Generalization and Extensibility
Out-of-domain evaluation on LISA highlights improved semantic generalization post-RL, with IoU improving by +11 points over the base model, indicating RL fine-tuning yields robust cross-distribution reasoning rather than mere in-domain adaptation.

Figure 2: RLLaVA delivers strong performance boosts in multi-modal agentic search scenarios, approaching or exceeding prior state-of-the-art.
Resource Efficiency
Full-parameter RL training of models up to 4B parameters is feasible on consumer-grade hardware: peak GPU memory rarely exceeds 21–22 GB during rollout and optimization, owing to RLLaVA’s colocation and memory offloading strategies.
RLLaVA situates itself relative to existing scalable RL systems (veRL, OpenRLHF, AReaL, RLinf), which prioritize massive infrastructure over usability for small-scale research. Compared to prior works targeting multimodal RL (Visual-RFT, Visual-ARFT, DeepEyes), RLLaVA stands out for its systematic extensibility, unified pipeline, and researcher-centric efficiency.
Implications and Future Directions
Practically, RLLaVA lowers the computational and engineering barriers for research groups developing RL-aligned VLMs, supporting rapid iteration with diverse algorithmic variants in both text- and vision-grounded settings.
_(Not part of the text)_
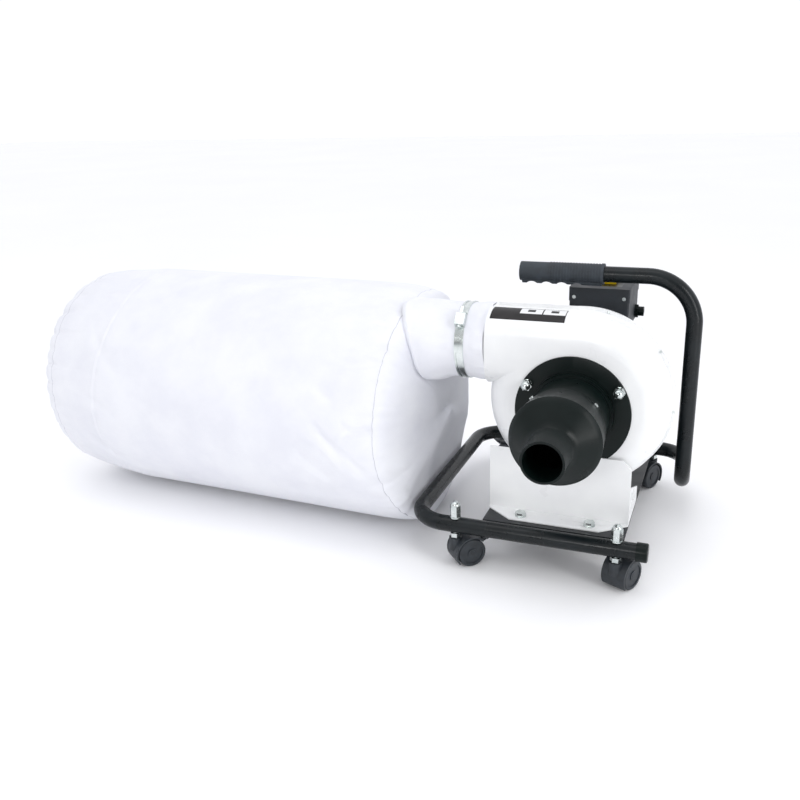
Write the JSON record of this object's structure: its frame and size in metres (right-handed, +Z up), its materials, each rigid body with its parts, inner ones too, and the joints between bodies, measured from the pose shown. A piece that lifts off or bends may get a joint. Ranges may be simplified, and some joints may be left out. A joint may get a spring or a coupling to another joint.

Theoretically, the compositional abstraction over policy, reward, value, and reference enables principled study of RL algorithms’ specific effects in joint multimodal MDPs, informing best practices for scalable multimodal, agentic RL.
Future extensions, as suggested by the authors, include the integration of tool-use and embodied agent benchmarks, expanded vision/backbone architectures, and the development of more sophisticated reward modeling and credit assignment techniques (e.g., advanced critic-based algorithms, hierarchical credit assignment, or hybrid SFT+RL pipelines).
Conclusion
RLLaVA provides a highly modular, extensible, and resource-efficient framework for reinforcement learning research in multimodal and agentic language-vision models (2512.21450). Its clear separation of RL logic, multimodal model design, and system execution, combined with a comprehensive plugin system, enables both algorithmic innovation and practical deployment in standard computational environments. Experiments demonstrate consistent improvements across a wide spectrum of benchmarks, indicating RLLaVA’s viability for both research and advanced applications in multimodal RL.